COMMENTS ON HIGH-ORDER INTEGRATORS EMBEDDED WITHIN INTEGRAL DEFERRED CORRECTION METHODS

Spectral deferred correction (SDC) methods for solving ordinary differential equations (ODEs) were introduced by Dutt, Greengard and Rokhlin, [3]. In this paper, we study the properties of these integral deferred correction methods, constructed using high order integrators in the prediction and correction loops, and various distributions of quadrature nodes. The smoothness of the error vector associated with a method, is a key indicator of the order of convergence that can be expected from a scheme, [1, 7, 19]. We will demonstrate that using an rth order method in the correction loop, doesn’t always result in an r-order increase in accuracy.
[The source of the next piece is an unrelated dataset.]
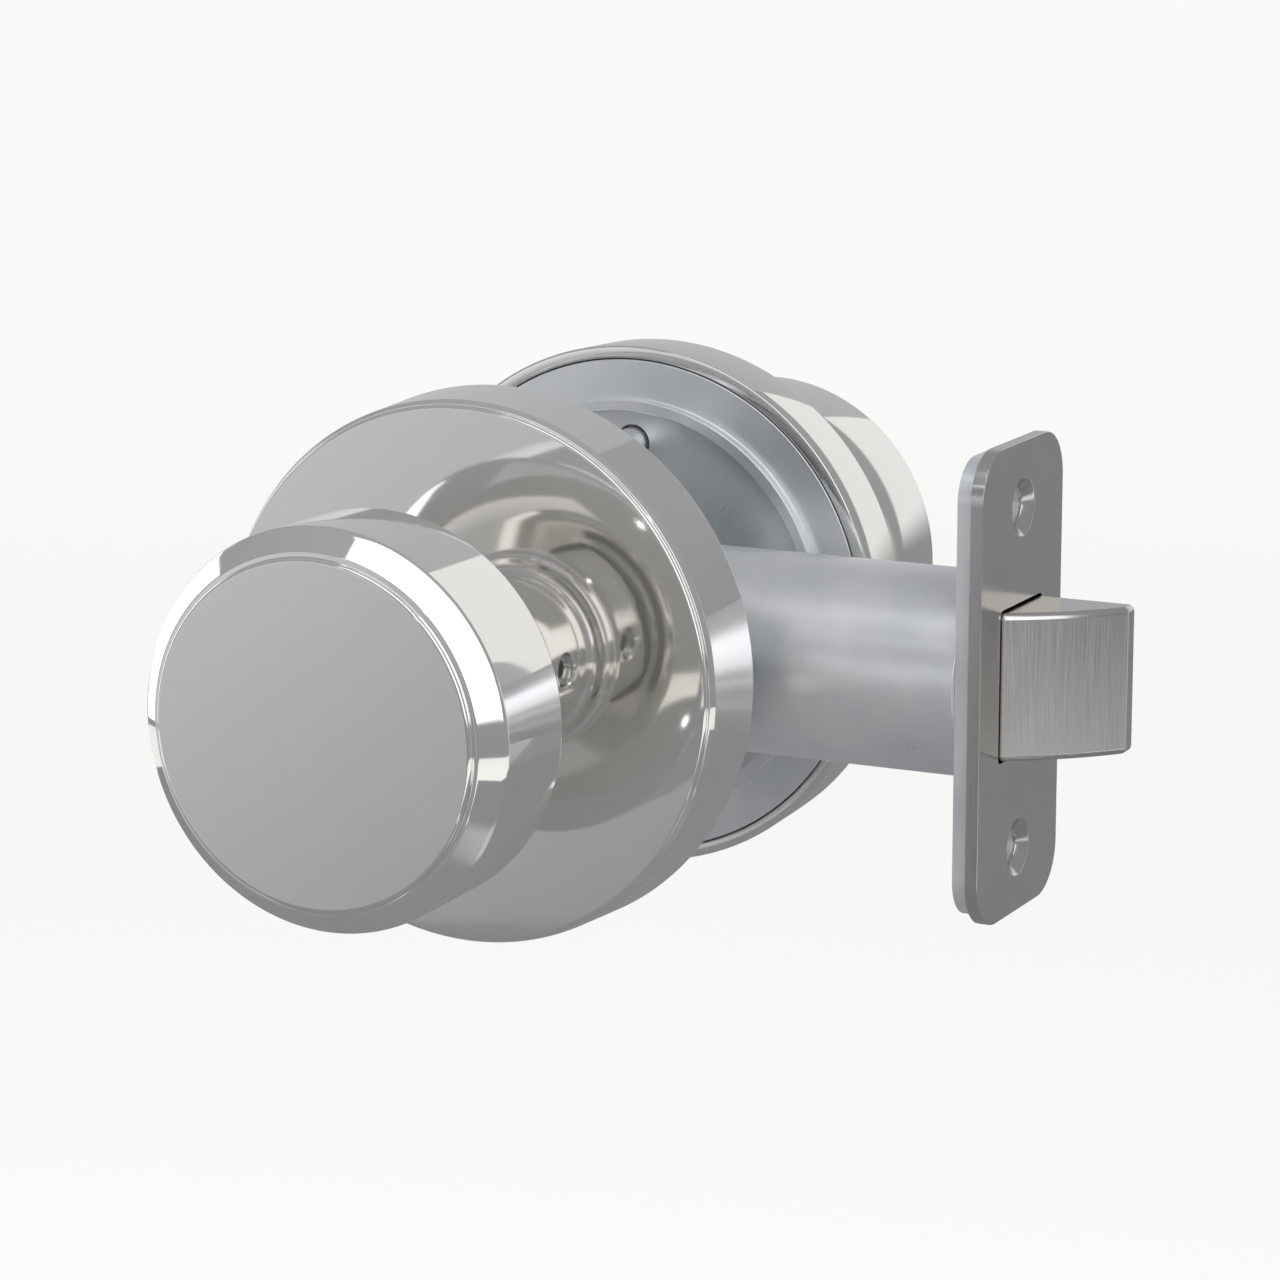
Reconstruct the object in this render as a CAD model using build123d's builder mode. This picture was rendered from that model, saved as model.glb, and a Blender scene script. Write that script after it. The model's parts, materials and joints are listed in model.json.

Examples include integral deferred correction methods constructed using non self-starting multi-step integrators, and methods constructed using a non-uniform distribution of quadrature nodes. Additionally, the integral deferred correction concept is reposed as a framework to generate high order Runge–Kutta (RK) methods; specifically, we explain how the prediction and correction loops can be incorporated as stages of a high-order RK method. This alternate point of view allows us to utilize standard methods for quantifying the performance (efficiency, accuracy and stability) of integral deferred correction schemes. In brief, known RK methods are more efficient than integral correction methods for low order (< 6th order ) schemes. For high order schemes (≥ 8th order), comparable efficiency is observed numerically. However, it should be noted that integral deferred correction methods offer a much larger region of absolute stability, which may be beneficial in many problems. Additionally, as the order of the embedded integrator is increased, the stability region of these integral deferred correction method increases.